We enter the cloud and feel its coldness. A purplish scar of track leads upwards. Beyond a dozen yards, every feature of the landscape is absorbed into the whiteness. H walks behind me and gives directions where the route looks uncertain. Higher up, a slippery outcrop of stone resembling a ruined wall marks the steepest portion of the ascent. The summit of Pen-y-Fan lies several hundred yards to the north-east. We reach it at the end of a narrow ridge where the flanks descend with spectacular steepness into deep glacial valleys on either side. But we can see nothing of the views.

It’s too cold to stop for more than a few moments.

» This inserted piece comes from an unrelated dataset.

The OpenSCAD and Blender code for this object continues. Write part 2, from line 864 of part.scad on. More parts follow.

Using the corner of his compass, H points out our position on the map as the raindrops roll across its laminated surface, and we check our bearing for the long descent into Cwm Llwch. Beyond the valley at its base, we reach Cwm Gwdi, the remnants of the Parachute Regiment battle camp and the deserted road beyond. It loops west towards the shorter steeper ridge leading back up to the Obelisk.

Now I understand why H has chosen the route. It embraces a series of rewards and punishments – upward and downward gradients of varying degrees, from the painfully acute to the luxuriously gentle. You reap the pleasure of the gentle slopes to fight the steep ones. On a long tab there are strong arguments for stopping and others for going forward, and both spin out silently in your head. Bad weather magnifies the pleasures and the pains. The longer the route, the less seriously you take the clamour of these voices, which settle down into a kind of background grumble, while you drag your mind repeatedly back to something more concrete: the rhythm of your pace or breath.

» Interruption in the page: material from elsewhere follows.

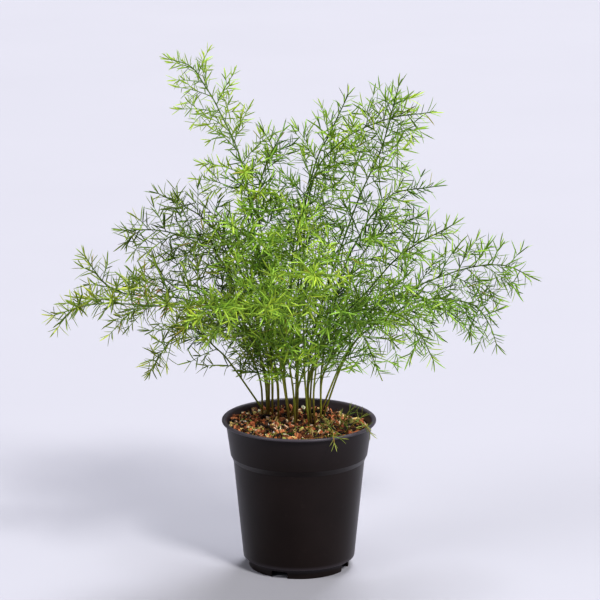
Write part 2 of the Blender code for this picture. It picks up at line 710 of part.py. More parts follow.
def raise_branch(bm, clearance, stem, branch, root, luck):
    """Raise a three-sided side branch with its needles out of three corners on the stem."""
    twig = branch.twig
    skip = (branch.number,)
    foot = (stem.radius(branch.start) + BRANCH_FOOT) * MM
    place, _, side, across = twig.at(foot)
    towards = np.array(root[0].co) - place
    turn = math.atan2(towards @ across, towards @ side)
    lower = ring_at(bm, twig, foot, BRANCH_RADIUS, turn, 3)
    close_sides(bm, root, lower)
    half = 0.5 * NODE_LENGTH * MM
    for stop in leaf_stops(branch, stem.young):
        start_ring = ring_at(bm, twig, stop - half, BRANCH_RADIUS, turn, 3)
        end_ring = ring_at(bm, twig, stop + half, BRANCH_RADIUS, turn, 3)
        close_sides(bm, lower, start_ring)
        forward = twig.at(stop)[1]
        raise_needles(bm, clearance, stem, skip, start_ring, end_ring, forward, range(3), luck)
        lower = end_ring
        turn += math.pi / 3.0
    point_tip(bm, lower, end_point(clearance, stem, skip, twig))


def make_leafy_stem(stem, clearance, material):
    """One leafy stem: a four-sided stem raised ring by ring, with its side branches and needles."""
    bm = bmesh.new()
    luck = random.Random(1000 + stem.number)
    twig = stem.twig
    quarter = math.pi / 2.0
    turn = quarter / 2.0
    half = 0.5 * STEM_NODE_LENGTH * MM
    stops = stem_stops(stem)
    lower = ring_at(bm, twig, 0.0, stem.radius(0.0), turn, 4)
    bm.faces.new(lower[::-1])
    for distance, branch in stops[1:-1]:
        radius = stem.radius(distance)
        if branch is None:
            upper = ring_at(bm, twig, distance, radius, turn, 4)
            close_sides(bm, lower, upper)
            lower = upper
            continue
        face = round((branch.azimuth - quarter / 2.0 - turn) / quarter)
        turn = branch.azimuth - quarter / 2.0 - face * quarter
        start_ring = ring_at(bm, twig, distance - half, radius, turn, 4)
        end_ring = ring_at(bm, twig, distance + half, radius, turn, 4)
        close_sides(bm, lower, start_ring)
        a, b, c, d = side_corners(start_ring, end_ring, face % 4)
        bm.faces.new((a, c, d))
        raise_branch(bm, clearance, stem, branch, [a, b, c], luck)
        others = [k for k in range(4) if k != face % 4]
        skip = (0, branch.number)
        raise_needles(bm, clearance, stem, skip, start_ring, end_ring, twig.at(distance)[1], others, luck)
        lower = end_ring
    last = stops[-1][0]
    start_ring = ring_at(bm, twig, last - half, stem.radius(last), turn, 4)
    end_ring = ring_at(bm, twig, last + half, stem.radius(last), turn, 4)
    close_sides(bm, lower, start_ring)
    raise_needles(bm, clearance, stem, (0,), start_ring, end_ring, twig.at(last)[1], range(4), luck)
    point_tip(bm, end_ring, end_point(clearance, stem, (0,), twig))
    bmesh.ops.triangulate(bm, faces=bm.faces)
    return object_from(stem.name, bm, material, 40.0)


def make_plant(stems):
    """All the leafy stems, whose needles keep clear of every twig that is drawn."""
    foliage = plain_material("foliage", (0.18, 0.36, 0.07), 0.6)
    clearance = Clearance()
    for stem in stems:
        rings = [stem.twig.at(distance)[0] for distance, _ in stem_stops(stem)] + [stem.twig.path[-1]]
        clearance.add(rings, stem.radius(0.0) * MM, stem.number, 0)
        for branch in drawn_branches(stem):
            stops = (0.0, *leaf_stops(branch, stem.young), branch.twig.length)
            rings = [branch.twig.at(distance)[0] for distance in stops]
            clearance.add(rings, BRANCH_RADIUS * MM, stem.number, branch.number)
    for stem in stems:
        make_leafy_stem(stem, clearance, foliage)


def main():
    clear_scene()
    stems = grow_plant()
    make_pot()
    make_mix(stems)
    make_plant(stems)


main()
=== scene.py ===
"""Potted asparagus fern, dressed: wiry stems full of fine needle leaves in a round nursery pot.

The frame is in metres. Sizes and places below are in millimetres, angles in degrees.
"""

import itertools
import math
import random
from collections import namedtuple

import bmesh
import bpy
import numpy as np
from mathutils import Matrix, Vector, noise


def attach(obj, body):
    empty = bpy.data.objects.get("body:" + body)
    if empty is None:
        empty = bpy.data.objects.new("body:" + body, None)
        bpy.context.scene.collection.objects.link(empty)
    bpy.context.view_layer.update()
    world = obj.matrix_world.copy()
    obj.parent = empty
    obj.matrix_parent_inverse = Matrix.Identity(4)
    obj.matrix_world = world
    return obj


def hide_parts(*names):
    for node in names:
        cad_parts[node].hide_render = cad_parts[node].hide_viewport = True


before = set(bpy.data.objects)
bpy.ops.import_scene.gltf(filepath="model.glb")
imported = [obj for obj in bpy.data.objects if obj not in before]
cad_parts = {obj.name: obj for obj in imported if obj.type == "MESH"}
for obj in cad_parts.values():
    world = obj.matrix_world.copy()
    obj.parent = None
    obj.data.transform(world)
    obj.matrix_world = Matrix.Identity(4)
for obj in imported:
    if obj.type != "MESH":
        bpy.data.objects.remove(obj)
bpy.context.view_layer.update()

MM = 0.001

# Pot, from the surface it stands on
POT_HEIGHT = 124.5
LIP_RADIUS = 63.2
LIP_HEIGHT = 2.4
COLLAR_TOP_RADIUS = 59.8
COLLAR_FOOT_RADIUS = 56.2
COLLAR_FOOT_HEIGHT = 95.5
STEP_RADIUS = 53.8
STEP_FOOT_HEIGHT = 90.0
BODY_FOOT_RADIUS = 45.9
FOOT_RADIUS = 41.3
FOOT_HEIGHT = 8.2
FLOOR_LEVEL = 8.8
WALL = 1.4
COLLAR_WALL = 0.8
LIP_FLARE = 2.4
LIP_EDGE = 1.15
LIP_UNDERSIDE = 0.9
COLLAR_ROUNDING = 0.75
STEP_ROUNDING = 0.95
BASE_ROUNDING = 0.8
FOOT_ROUNDING = 0.35
FLOOR_ROUNDING = 1.6
POT_SIDES = 144
SHARP_ANGLE = 38.0
DRAIN_COUNT = 4
DRAIN_FIRST_ANGLE = -113.0
NOTCH_WIDTH = 14.0
NOTCH_HEIGHT = 5.4
NOTCH_DEPTH = 8.0
NOTCH_ROUNDING = 1.2
DRAIN_HOLE_RADIUS = 4.5
DRAIN_HOLE_DEPTH = 6.0
DRAIN_HOLE_SIDES = 32
DRAIN_HOLE_DISTANCE = 29.0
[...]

On the final portion of the return climb, just before we re-emerge on the ridge by the Obelisk, I can feel my thigh muscles wobble in protest. The big blisters on my heels are now at the final stage of fattening up before bursting. But we’ve kept up a decent pace. Six hours later we’re back at the car. I’m freezing and tired. H asks how I’m feeling.

‘Never better.’

‘Good man.’

I throw the soaking Bergen into the back of the car, and H retrieves a Thermos of deliciously hot coffee. We drive back to his house, change into dry clothes, and H fries up a late lunch. I light a fire at his request from a neat pile of logs stacked by the fireplace. We eat as we warm our feet by the flames. As dusk falls, H pours two generous whiskies, and we talk over the scope of the operation ahead of us, wondering when we’ll get the go-ahead from London.

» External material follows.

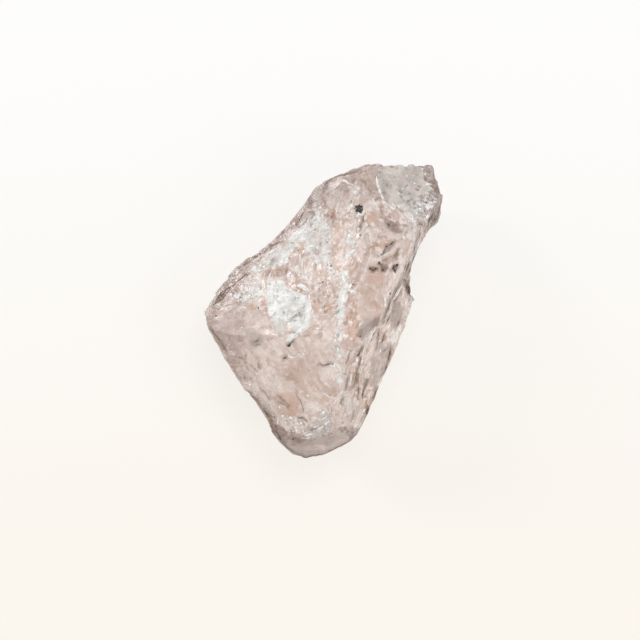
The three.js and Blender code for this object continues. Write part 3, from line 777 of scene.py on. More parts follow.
# %% Seams and splinters in plan
# path in mm, half width in mm
SEAMS = [
    # the north-west edge, from the tip, dark lines that are painted dark reflection
    ([(-9.9, 0.4), (-9.3, 0.9), (-8.8, 1.2), (-8.4, 1.8), (-8.0, 2.3)], 0.09),
    ([(-9.4, 1.1), (-8.9, 1.75), (-8.4, 2.15)], 0.07),
    ([(-8.2, 2.1), (-7.4, 2.75), (-6.9, 3.2), (-6.6, 3.35)], 0.1),
    ([(-7.1, 4.05), (-6.7, 4.3), (-6.3, 4.5)], 0.07),
    ([(-6.2, 4.75), (-5.8, 4.95), (-5.4, 5.2)], 0.1),
    ([(-5.2, 5.3), (-4.9, 5.5)], 0.07),
    ([(-4.75, 5.7), (-4.3, 5.9), (-4.0, 6.1), (-3.6, 6.2)], 0.13),
    ([(-4.0, 6.4), (-3.7, 6.8), (-3.4, 7.2)], 0.09),
    ([(-2.3, 7.7), (-2.0, 8.3), (-1.7, 8.9)], 0.09),
    ([(-2.0, 7.5), (-1.5, 7.9)], 0.07),
    ([(-1.15, 9.4), (-1.0, 9.7), (-1.1, 10.0)], 0.16),
    ([(-0.6, 8.9), (-0.85, 8.5), (-1.0, 8.1)], 0.09),
    ([(-0.95, 7.9), (-1.05, 7.5)], 0.06),
    ([(0.0, 10.8), (0.3, 11.3), (0.8, 11.8)], 0.15),
    ([(0.9, 11.9), (1.5, 12.1), (2.3, 12.2), (3.2, 12.5)], 0.06),
    # the crown
    ([(2.6, 11.5), (3.1, 11.8)], 0.04),
    ([(3.4, 11.7), (3.8, 11.3)], 0.04),
    ([(2.9, 10.2), (3.2, 10.4)], 0.04),
    ([(3.75, 8.5), (3.5, 7.9), (3.2, 7.3)], 0.1),
    ([(5.1, 9.1), (5.35, 8.7)], 0.06),
    ([(5.6, 7.9), (6.0, 7.6), (6.2, 7.5)], 0.13),
    ([(6.2, 7.2), (6.7, 7.0)], 0.07),
    # the stripes and the stains
    ([(6.4, 6.3), (6.1, 6.0), (5.8, 5.8)], 0.11),
    ([(5.7, 5.7), (5.4, 5.2), (5.1, 4.9)], 0.11),
    ([(6.8, 5.6), (6.6, 5.2), (6.3, 4.9)], 0.08),
    ([(4.1, 3.8), (4.5, 3.7), (4.85, 3.75)], 0.09),
    ([(4.9, 4.3), (5.1, 4.4)], 0.08),
    ([(5.15, 3.9), (5.4, 3.7), (5.6, 3.85)], 0.07),
    ([(5.5, 4.0), (5.7, 4.1)], 0.06),
    ([(6.2, 3.7), (6.4, 4.0), (6.65, 4.1)], 0.12),
    # the knob and the neck
    ([(10.45, 9.3), (10.2, 8.5), (9.9, 7.9)], 0.09),
    ([(10.0, 8.4), (9.8, 7.9), (9.5, 7.4)], 0.08),
    ([(9.7, 8.5), (9.5, 8.1), (9.35, 7.5)], 0.11),
    ([(9.2, 7.4), (9.0, 6.9)], 0.07),
    ([(8.7, 7.1), (8.5, 6.6), (8.4, 6.4)], 0.1),
    ([(9.3, 6.9), (9.0, 6.2)], 0.08),
    ([(8.5, 7.8), (8.8, 7.75), (9.0, 7.7)], 0.13),
    ([(8.3, 6.1), (8.15, 5.5), (8.0, 5.0)], 0.09),
    ([(8.5, 5.6), (8.1, 4.8), (7.9, 4.2)], 0.08),
    ([(7.75, 4.4), (7.5, 3.8), (7.3, 3.3)], 0.12),
    ([(7.9, 4.0), (7.6, 3.3), (7.4, 2.9)], 0.09),
    # painted shade in the notch
    ([(7.2, 2.9), (7.5, 2.6), (7.7, 2.1), (7.8, 1.4)], 0.22),
    ([(7.4, 2.4), (7.6, 1.7)], 0.12),
    ([(7.1, 2.6), (6.6, 1.9), (6.2, 1.2)], 0.09),
    ([(6.9, 1.6), (6.3, 0.9), (6.0, 0.3)], 0.09),
    ([(6.1, 1.1), (5.8, 0.3), (5.5, -0.5)], 0.11),
    ([(6.4, 0.2), (6.2, -0.4)], 0.09),
    ([(6.9, -0.8), (6.5, -1.4)], 0.16),
    ([(6.0, -0.3), (5.7, -1.0)], 0.09),
    # the drawn break in the south-east
    ([(4.7, -1.6), (4.45, -2.1), (4.3, -2.4)], 0.11),
    ([(5.5, -2.0), (5.3, -2.6), (5.2, -2.9)], 0.11),
    ([(5.0, -1.7), (4.9, -2.4)], 0.07),
    ([(4.9, -3.0), (4.75, -3.4)], 0.09),
    ([(3.6, -3.2), (3.3, -3.6), (3.0, -4.1)], 0.16),
    ([(3.5, -3.9), (3.3, -4.7), (3.15, -5.3)], 0.09),
    ([(3.1, -5.2), (2.9, -6.0), (2.7, -6.6)], 0.12),
    ([(2.3, -5.7), (2.15, -6.3), (2.0, -6.9)], 0.09),
    ([(2.4, -3.6), (2.2, -4.3), (2.0, -4.8)], 0.07),
    ([(4.0, -6.2), (3.7, -6.8), (3.5, -7.6)], 0.13),
    ([(3.7, -7.0), (3.5, -7.6)], 0.09),
    ([(4.9, -6.8), (4.6, -7.5), (4.4, -8.0)], 0.14),
    ([(3.95, -8.5), (4.05, -9.0), (3.9, -9.4)], 0.14),
    ([(6.1, -2.9), (6.0, -3.7), (5.8, -4.5)], 0.2),
    ([(5.8, -4.4), (5.55, -5.1), (5.3, -5.7)], 0.14),
    ([(5.7, -3.2), (5.4, -3.6)], 0.11),
    ([(3.2, -6.7), (3.1, -7.7)], 0.07),
    ([(2.85, -8.7), (2.7, -9.3), (2.55, -9.7)], 0.07),
    ([(1.75, -7.7), (1.65, -8.1), (1.75, -8.3)], 0.09),
    # the middle
    ([(-0.3, -4.7), (0.1, -4.8), (0.35, -4.7), (0.75, -4.6)], 0.09),
    ([(-3.5, -4.2), (-3.2, -4.0)], 0.09),
    ([(-3.1, -3.0), (-2.85, -2.85), (-2.5, -2.4)], 0.11),
    ([(-2.8, -0.75), (-2.5, -0.45), (-2.2, -0.2), (-1.9, 0.0)], 0.15),
    ([(-0.55, 5.25), (-0.35, 5.35)], 0.11),
    # the west lower break
    ([(-9.9, -1.4), (-9.5, -2.1), (-9.0, -2.7)], 0.1),
    ([(-8.9, -2.9), (-8.5, -3.6)], 0.07),
    ([(-6.1, -2.7), (-5.8, -2.6), (-5.6, -2.4)], 0.06),
    ([(-5.9, -2.9), (-5.4, -3.0)], 0.04),
    ([(-7.8, -4.0), (-7.2, -4.15), (-6.8, -4.6), (-6.6, -5.2)], 0.03),
    ([(-7.0, -5.8), (-6.8, -6.0)], 0.07),
    ([(-8.0, -4.9), (-7.6, -5.6), (-7.2, -6.2)], 0.04),
    ([(-5.75, -4.5), (-5.7, -4.9), (-5.5, -5.15)], 0.04),
    ([(-5.5, -6.7), (-5.0, -7.4), (-4.7, -7.8)], 0.04),
    # round and in the orange patch
    ([(-2.4, -7.2), (-1.95, -7.9), (-1.7, -8.6), (-1.7, -9.0)], 0.03),
    ([(-3.9, -7.5), (-3.4, -7.9), (-3.0, -8.3)], 0.07),
    ([(-3.8, -8.0), (-3.4, -8.25), (-3.0, -8.55)], 0.06),
    ([(-2.0, -9.4), (-1.7, -9.5)], 0.07),
    ([(-2.1, -9.7), (-1.7, -9.9)], 0.06),
    # the south-west edge and round the dome, a dark rim that is painted dark reflection
    ([(-6.7, -7.0), (-6.3, -7.5), (-5.9, -7.8), (-5.4, -8.4)], 0.11),
    ([(-5.3, -8.5), (-4.95, -9.1), (-4.6, -9.7), (-4.3, -10.3), (-3.9, -11.0), (-3.6, -11.5)], 0.17),
    ([(-3.6, -11.6), (-3.1, -12.1), (-2.5, -12.5)], 0.1),
    ([(-2.4, -12.6), (-1.6, -12.95), (-0.8, -13.0), (0.2, -12.85)], 0.13),
    ([(0.1, -12.8), (0.9, -12.5), (1.6, -12.1), (2.2, -11.7)], 0.13),
    ([(2.0, -11.9), (2.5, -11.3), (3.0, -10.8)], 0.08),
    ([(3.2, -10.6), (3.6, -10.0), (3.9, -9.4)], 0.07),
]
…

‘Ironic, isn’t it?’ says H. ‘We get sent to Afghanistan to train them how to use our kit, and then get sent back ten years later to tell them they can’t have it any more.’

‘Blowback,’ I say. ‘That’s what the CIA call it.’

‘Blow job, more like. Anyway. Best not to talk about any of this from now on.’ Then he leaves the room and returns a minute later with a boyish look of mischief on his face.

‘When was the last time you saw one of these?’

His right arm swings up, and with it the barrel of an AK-47 assault rifle. This is an unaccustomed sight in rural England, and I splutter a reply through a mouthful of whisky.

‘It’s been a while.’

‘Know how to use it?’

‘Never really had to.’

‘Well, if you do ever have to, you might as well know how. Let’s sit on the floor.’

He takes two cloth bundles from the map pockets of his trousers and puts them on a small table. Then he sinks nimbly to the floor on his knees and rests the weapon like an offering across the open palms of his hands.

‘AK-47. Gas-operated assault rifle with selective fire, 7.62 calibre.’ He waves a hand up and down its length. The blueing on the metal glitters darkly in the light thrown from the fire. ‘Most successful assault rifle in the world. Any Soviet weapon with a K in its name means a variant of the Kalashnikov. There’s an AKM and an AKS, both modified versions of the AK-47, a PK light machine gun, and the smaller-calibre AK-74. The Soviets designed the rifle and its ammo so that, in theory, their invading army could use captured Western weapons, but not the other way round. Pretty simple weapon, really, and that’s its virtue. It’s an assault weapon, so you wouldn’t want to use it much over 300 metres, though it’ll send a round much further. If anyone’s firing at you with an AK from further than 300 metres, you shouldn’t be too bothered.’ A wry smile suggests he doesn’t mean this too literally.

He bounces it gently in his hands as if to weigh it. Perhaps he’s reminiscing. Then he squeezes the serrated edges of the rear sight and slides the range selector back and forth on its rail.

‘The sights are adjustable from 100 to 800 metres. Anything up to 300, just use the battle sights. Remember it fires high and right.’ He taps the muzzle. ‘Later models have a different-shaped muzzle to compensate. Looks like the tip of a Bowie knife.’ I’ve seen these in Afghanistan. ‘Some have a bayonet on a hinge under the barrel. You can stick this in the ground to stabilise the weapon if you want.’

His finger moves to the selector lever.

‘All the way up – safety on.’ He pulls on the silvery lug of the operating handle to show that the weapon can’t be cocked. ‘It inhibits the mechanism.’ Then there’s a loud metallic click as he slides the lever down. ‘One click down for automatic fire. When you’re in a hurry and you need it. Good for scaring crows.’